**WHAT IS BEING ASKED:**
Reproduce exactly the opening lines of the listing, stopping after the line that contains "a flat floor." and including it.

**RECORDED INFORMATION:**
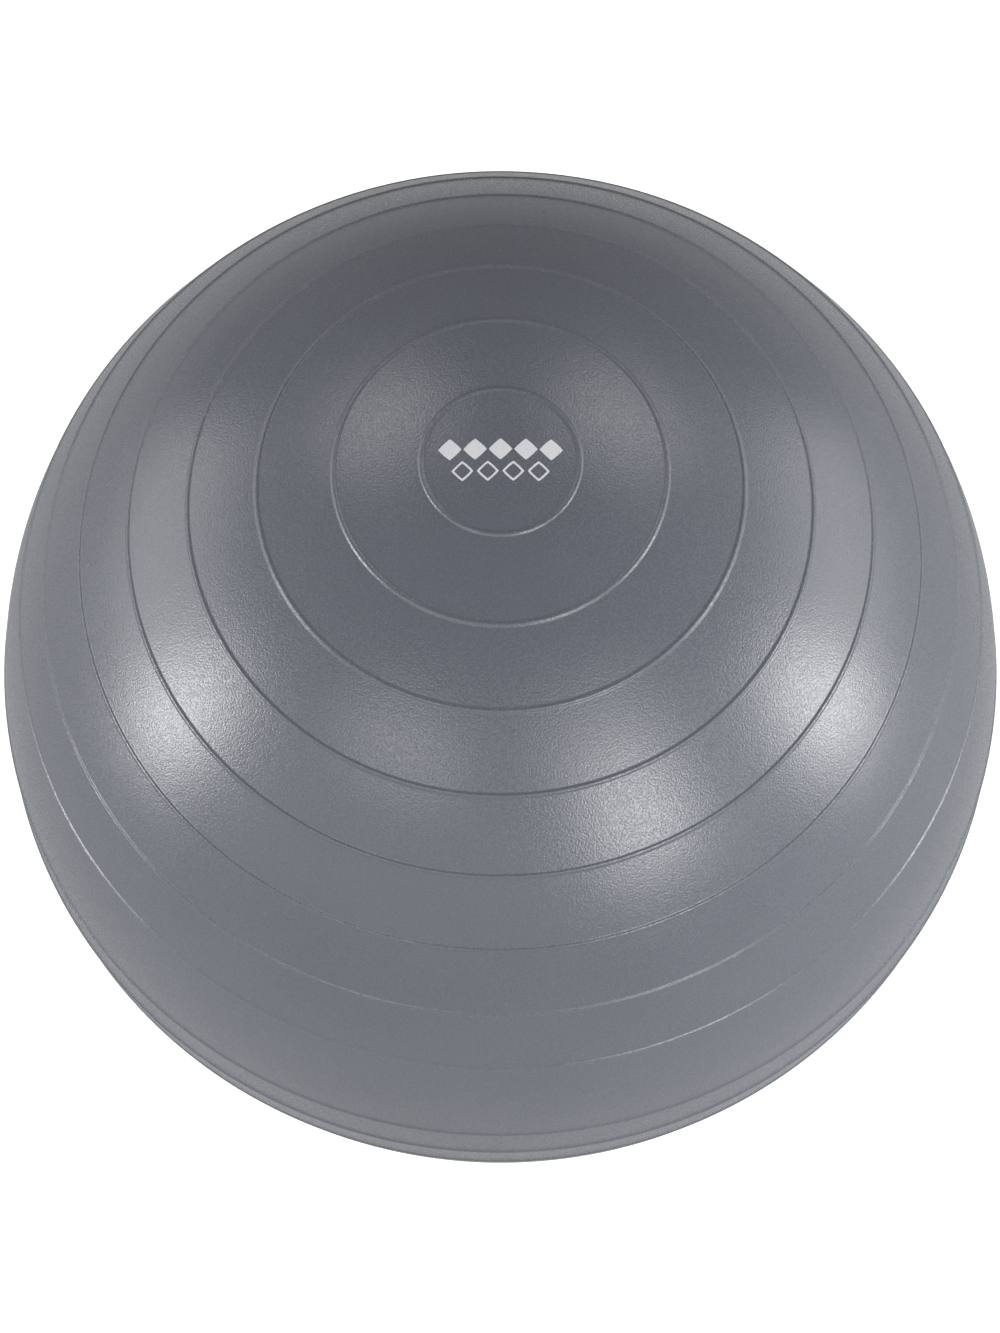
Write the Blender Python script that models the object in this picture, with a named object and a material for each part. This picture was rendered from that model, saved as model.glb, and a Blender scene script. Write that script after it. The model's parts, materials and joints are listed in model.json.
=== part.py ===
"""Inflatable exercise ball, 65 cm across, standing on a flat floor.

Three pieces: a thin moulded skin with fine raised ribs that circle the vertical axis, a thick valve
seat set in its wall, and a headed plug that pulls out of the seat. Metres, +Z up. The origin is the
middle of the small flat patch on which the ball rests.
"""

from math import asin, cos, degrees, pi, radians, sin, sqrt

import bmesh
import bpy
from mathutils import Matrix, Vector

# Ball
BALL_RADIUS = 0.325
WALL = 0.0010
PATCH_RADIUS = 0.032
SEGMENTS = 40
MERGE_DISTANCE = 0.00001

# Ribs, as angles down from the top pole; the lower half mirrors the upper one
FIRST_RIB = 8.0
RIB_STEP = 8.53
RIBS_PER_HALF = 8
SIDE_RIB = 83.4
EQUATOR = 90.0
RIB_WIDTH = 0.0046
RIB_HEIGHT = 0.0008

# Valve, in the plain band between the last cap rib and the side rib, on the +Y side
VALVE_ANGLE = 75.65
GAP = 0.0003
TURNED_SEGMENTS = 32
NECK_RADIUS = 0.0140
RECESS_RADIUS = 0.0105
RECESS_DEPTH = 0.0024
BORE_RADIUS = 0.0045
FLANGE_RADIUS = 0.0180
FLANGE_TOP = 0.0032
FLANGE_BOTTOM = 0.0047
BARREL_RADIUS = 0.0070
BARREL_DEPTH = 0.0170

# Plug
HEAD_RADIUS = 0.0101
HEAD_THICKNESS = 0.0019
HEAD_EDGE = 0.0005
SHANK_RADIUS = 0.0038
RING_RADIUS = 0.0042
RING_DEPTHS = (0.0055, 0.0085, 0.0115)
RING_HALF = 0.0008
TAPER_DEPTH = 0.0150
TIP_DEPTH = 0.0210
TIP_RADIUS = 0.0026

CENTRE_HEIGHT = sqrt(BALL_RADIUS**2 - PATCH_RADIUS**2)
BALL_CENTRE = Vector((0.0, 0.0, CENTRE_HEIGHT))


def clear_scene():
    for obj in list(bpy.data.objects):
        bpy.data.objects.remove(obj, do_unlink=True)


def plastic(name, colour, roughness):
    """A moulded plastic that reflects softly."""
    material = bpy.data.materials.new(name)
    material.use_nodes = True
    shader = material.node_tree.nodes["Principled BSDF"]
    shader.inputs["Base Color"].default_value = (*colour, 1.0)
    shader.inputs["Roughness"].default_value = roughness
    shader.inputs["Metallic"].default_value = 0.0
    return material


def add_object(name, shape, material):
    mesh = bpy.data.meshes.new(name)
    shape.to_mesh(mesh)
    shape.free()
    mesh.materials.append(material)
    mesh.shade_smooth()
    mesh.set_sharp_from_angle(angle=radians(30.0))
    obj = bpy.data.objects.new(name, mesh)
    bpy.context.scene.collection.objects.link(obj)
    return obj


def turned(profiles, segments):
    """Spins each outline of (radius, height) points about +Z. An outline runs up its outer side, and
    one that touches the axis nowhere is a ring and closes on itself."""
    shape = bmesh.new()
    for profile in profiles:
        corners = [shape.verts.new((radius, 0.0, height)) for radius, height in profile]
        edges = [shape.edges.new(pair) for pair in zip(corners, corners[1:])]
        if profile[0][0] != 0.0 and profile[-1][0] != 0.0:
            edges.append(shape.edges.new((corners[-1], corners[0])))
        bmesh.ops.spin(
            shape,
            geom=corners + edges,
            cent=(0.0, 0.0, 0.0),
            axis=(0.0, 0.0, -1.0),
            angle=2.0 * pi,
            steps=segments,
            use_merge=True,
        )
    bmesh.ops.remove_doubles(shape, verts=shape.verts, dist=MERGE_DISTANCE)
    return shape


def rib_angles():
    upper = [FIRST_RIB] + [RIB_STEP * k for k in range(2, RIBS_PER_HALF + 1)] + [SIDE_RIB]
    return upper + [EQUATOR] + [180.0 - angle for angle in reversed(upper)]


def plain_angles():
    """Rows of the smooth skin between the ribs, which keep its facets short."""
    upper = [RIB_STEP * (k + 0.5) for k in range(RIBS_PER_HALF)]
    last = RIB_STEP * RIBS_PER_HALF
    upper += [last + (SIDE_RIB - last) * share for share in (1.0 / 3.0, 2.0 / 3.0)]
    return upper + [180.0 - angle for angle in reversed(upper)]


def on_sphere(radius, angle):
    """The (radius, height) of a point at this angle down from the top pole."""
    return (radius * sin(radians(angle)), CENTRE_HEIGHT + radius * cos(radians(angle)))


def outer_profile():
    """From the middle of the floor patch up the outside to the top pole, ribs included."""
    half_width = degrees(0.5 * RIB_WIDTH / BALL_RADIUS)
    points = [(angle, 0.0) for angle in plain_angles()]
    for angle in rib_angles():
        points += [(angle - half_width, 0.0), (angle, RIB_HEIGHT), (angle + half_width, 0.0)]
    patch_angle = 180.0 - degrees(asin(PATCH_RADIUS / BALL_RADIUS))
    points = sorted((point for point in points if point[0] < patch_angle), reverse=True)
    rows = [on_sphere(BALL_RADIUS + height, angle) for angle, height in points]
    return [(0.0, 0.0), (PATCH_RADIUS, 0.0)] + rows + [(0.0, CENTRE_HEIGHT + BALL_RADIUS)]


def inner_profile():
    """From the top pole down the inside, at an even wall, to the middle of the floor patch."""
    radius = BALL_RADIUS - WALL
    patch_angle = 180.0 - degrees(asin(PATCH_RADIUS / BALL_RADIUS))
    angles = sorted(angle for angle in plain_angles() + rib_angles() if angle < patch_angle)
    rows = [on_sphere(radius, angle) for angle in angles]
    return [(0.0, CENTRE_HEIGHT + radius)] + rows + [(PATCH_RADIUS, WALL), (0.0, WALL)]


def dome(radius):
    """How far the ball's surface falls below its tangent plane, this far from the valve's axis."""
    return sqrt(BALL_RADIUS**2 - radius**2) - BALL_RADIUS


def seat_profile():
    """The seat's cross-section: its height is 0 at the ball's surface, and it reaches inwards."""
    return [
        (BORE_RADIUS, -BARREL_DEPTH),
        (BARREL_RADIUS, -BARREL_DEPTH),
        (BARREL_RADIUS, -FLANGE_BOTTOM),
        (FLANGE_RADIUS, -FLANGE_BOTTOM),
        (FLANGE_RADIUS, -FLANGE_TOP),
        (NECK_RADIUS, -FLANGE_TOP),
        (NECK_RADIUS, dome(NECK_RADIUS)),
        (RECESS_RADIUS, dome(RECESS_RADIUS)),
        (RECESS_RADIUS, -RECESS_DEPTH),
        (BORE_RADIUS, -RECESS_DEPTH),
    ]


def plug_profile():
    """A domed head over a ringed shank that tapers to its tip."""
    under_head = -RECESS_DEPTH + GAP
    points = [(0.0, -TIP_DEPTH), (TIP_RADIUS, -TIP_DEPTH), (SHANK_RADIUS, -TAPER_DEPTH)]
    for depth in reversed(RING_DEPTHS):
        points += [(SHANK_RADIUS, -depth - RING_HALF), (RING_RADIUS, -depth)]
        points += [(SHANK_RADIUS, -depth + RING_HALF)]
    points += [
        (SHANK_RADIUS, under_head),
        (HEAD_RADIUS - HEAD_EDGE, under_head),
        (HEAD_RADIUS, under_head + HEAD_EDGE),
        (HEAD_RADIUS, under_head + HEAD_THICKNESS - HEAD_EDGE),
        (HEAD_RADIUS - HEAD_EDGE, under_head + HEAD_THICKNESS),
        (0.0, under_head + HEAD_THICKNESS),
    ]
    return points


def valve_placement():
    """Puts an object's +Z along the valve's outward axis, with its origin on the ball's surface."""
    angle = radians(VALVE_ANGLE)
    outward = Vector((0.0, sin(angle), cos(angle)))
    turn = Vector((0.0, 0.0, 1.0)).rotation_difference(outward)
    return Matrix.Translation(BALL_CENTRE + BALL_RADIUS * outward) @ turn.to_matrix().to_4x4()


def make_skin(valve):
    material = plastic("ball_skin", (0.15, 0.16, 0.19), 0.42)
    skin = add_object("ball_skin", turned([outer_profile(), inner_profile()], SEGMENTS), material)
    reach = BARREL_DEPTH
    hole = NECK_RADIUS + GAP
    shape = turned([[(0.0, -reach), (hole, -reach), (hole, reach), (0.0, reach)]], TURNED_SEGMENTS)
    cutter = add_object("valve_hole_cutter", shape, material)
    cutter.matrix_world = valve
    cutter.hide_render = True
    cutter.display_type = "WIRE"
    cut = skin.modifiers.new("valve_hole", "BOOLEAN")
    cut.operation = "DIFFERENCE"
    cut.solver = "EXACT"
    cut.object = cutter


def make_seat(valve):
    material = plastic("valve_seat", (0.13, 0.14, 0.16), 0.5)
    seat = add_object("valve_seat", turned([seat_profile()], TURNED_SEGMENTS), material)
    seat.matrix_world = valve


def make_plug(valve):
    material = plastic("valve_plug", (0.78, 0.78, 0.76), 0.4)
    plug = add_object("valve_plug", turned([plug_profile()], TURNED_SEGMENTS), material)
    plug.matrix_world = valve


def main():
    clear_scene()
    valve = valve_placement()
    make_skin(valve)
    make_seat(valve)
    make_plug(valve)


main()
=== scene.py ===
"""Exercise ball: the fine skin, its print, the valve, the light and the camera.

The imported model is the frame: the ball's size and place come from the CAD skin's box, and the
valve's place from the axis of the plug's joint. Metres, +Z up.
"""

import json
from math import atan2, cos, degrees, pi, radians, sin, sqrt, tan

import bpy
from mathutils import Matrix, Vector, noise


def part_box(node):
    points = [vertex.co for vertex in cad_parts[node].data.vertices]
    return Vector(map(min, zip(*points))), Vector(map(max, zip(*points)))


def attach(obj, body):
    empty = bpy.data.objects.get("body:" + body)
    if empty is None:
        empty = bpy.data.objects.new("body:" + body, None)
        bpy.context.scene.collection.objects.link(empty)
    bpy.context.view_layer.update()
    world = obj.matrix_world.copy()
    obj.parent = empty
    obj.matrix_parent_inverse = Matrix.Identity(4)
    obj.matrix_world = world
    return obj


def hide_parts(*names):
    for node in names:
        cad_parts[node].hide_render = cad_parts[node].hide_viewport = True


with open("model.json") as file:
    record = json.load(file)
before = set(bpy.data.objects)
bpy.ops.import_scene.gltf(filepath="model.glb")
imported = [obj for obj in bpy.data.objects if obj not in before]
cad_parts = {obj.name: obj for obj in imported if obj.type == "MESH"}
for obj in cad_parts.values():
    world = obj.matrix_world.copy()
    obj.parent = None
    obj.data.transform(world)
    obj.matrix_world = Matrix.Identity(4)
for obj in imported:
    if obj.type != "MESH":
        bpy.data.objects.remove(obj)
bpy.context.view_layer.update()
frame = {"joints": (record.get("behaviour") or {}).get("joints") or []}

# Ball: the CAD skin's wall and rib places, but with rounded ribs and a fine seam along the middle one
RIB_HEIGHT = 0.0008
RIB_WIDTH = 0.0040
RIB_TOP = 0.0006
FIRST_RIB = 8.0
RIB_STEP = 8.53
RIBS_PER_HALF = 8
SIDE_RIB = 83.4
EQUATOR = 90.0
LOWEST = 180.0
WALL = 0.0010
SEAM_WIDTH = 0.0005
SEAM_HEIGHT = 0.00012

SKIN_LOW, SKIN_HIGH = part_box("ball_skin")
RADIUS = 0.5 * (SKIN_HIGH[0] - SKIN_LOW[0]) - RIB_HEIGHT
CENTRE = Vector((0.0, 0.0, SKIN_HIGH[2] - RADIUS))
VALVE_AXIS = Vector(frame["joints"][0]["axis"]).normalized()

# Fine skin mesh: rows in degrees down from the top pole, but those by a rib or the seam in millimetres
COLUMNS = 240
INNER_ROW_STEP = 6.0
INNER_ROW_GAP = 3.0
RIB_ROWS = (-2.5, -2.0, -1.65, -1.35, -1.05, -0.75, -0.35, 0.0, 0.35, 0.75, 1.05, 1.35, 1.65, 2.0, 2.5)
SEAM_ROWS = (-0.45, -0.15, 0.15, 0.45)
POLE_ROWS = (0.5, 1.5, 3.0, 4.6, 6.0)
ROWS_BETWEEN_RIBS = 3
DEGREES_PER_MM = degrees(0.001 / RADIUS)

# Opening for the valve: a square window in the rows and columns, filled in to a round hole
WINDOW_ROWS = 3
WINDOW_COLUMNS = 3
WINDOW_STEP = 1.6
HOLE_RADIUS = 0.0143
HOLE_RINGS = 4

# Unevenness of the skin, and how softly it turns into the flat patch on the floor
WAVE_HEIGHT = 0.00012
WAVE_LENGTH = 0.085
PATCH_BLEND = 0.0004

# Valve: the CAD seat and plug with rounded edges, a thin lip round the seat and a moulded crown
SEAT_LIP = 0.0156
LIP_HEIGHT = 0.0004
LIP_UNDERSIDE = 0.00012
LIP_SLOPE = 0.0003
RECESS_RADIUS = 0.0105
RECESS_DEPTH = 0.0024
BORE_RADIUS = 0.0045
NECK_RADIUS = 0.0140
FLANGE_RADIUS = 0.0180
FLANGE_TOP = 0.0032
FLANGE_BOTTOM = 0.0047
BARREL_RADIUS = 0.0070
BARREL_DEPTH = 0.0170
HEAD_RADIUS = 0.0101
HEAD_THICKNESS = 0.0019
SHANK_RADIUS = 0.0038
RING_RADIUS = 0.0042
RING_DEPTHS = (0.0055, 0.0085, 0.0115)
RING_HALF = 0.0009
TAPER_DEPTH = 0.0150
TIP_DEPTH = 0.0210
TIP_RADIUS = 0.0026
GAP = 0.0003
CROWN_EDGE = 0.0003
CROWN_SWELL = 0.0001
GROOVE_START = 0.0015
GROOVE_MIDDLE = 0.0020
GROOVE_DEPTH = 0.0002
DIMPLE_EDGE = 0.0026
DIMPLE_RADIUS = 0.0021
DIMPLE_DEPTH = 0.0005
DIMPLE_MIDDLE = 0.0006
VALVE_COLUMNS = 96
ROUNDING_STEPS = 5
SHARP_ANGLE = 50.0

# Print on the top of the ball: two rows of lozenges
INK_RISE = 0.00008
INK_SINK = 0.0001
LOZENGE_PITCH = 0.0144
SOLID_COUNT = 5
SOLID_HALF = 0.0066
SOLID_ROW = 0.0060
SOLID_RINGS = (1.0, 0.9, 0.65, 0.35)
OUTLINE_COUNT = 4
OUTLINE_HALF = 0.0062
OUTLINE_ROW = -0.0076
OUTLINE_STROKE = 0.0011
LOZENGE_POINTS = 64
LOZENGE_POWER = 1.10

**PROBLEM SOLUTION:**
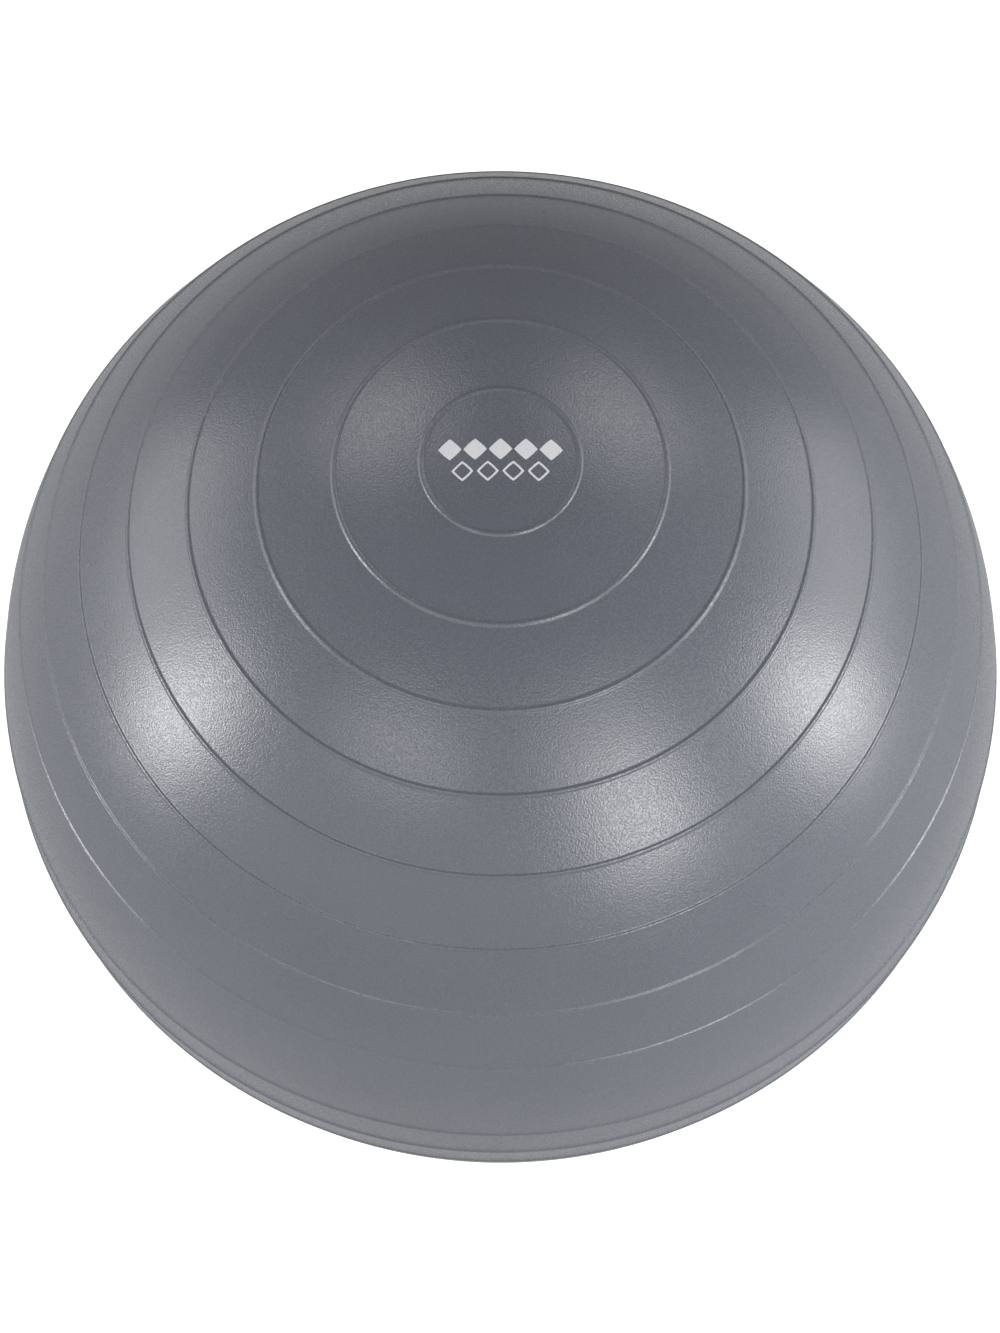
Write the Blender Python script that models the object in this picture, with a named object and a material for each part. This picture was rendered from that model, saved as model.glb, and a Blender scene script. Write that script after it. The model's parts, materials and joints are listed in model.json.
=== part.py ===
"""Inflatable exercise ball, 65 cm across, standing on a flat floor.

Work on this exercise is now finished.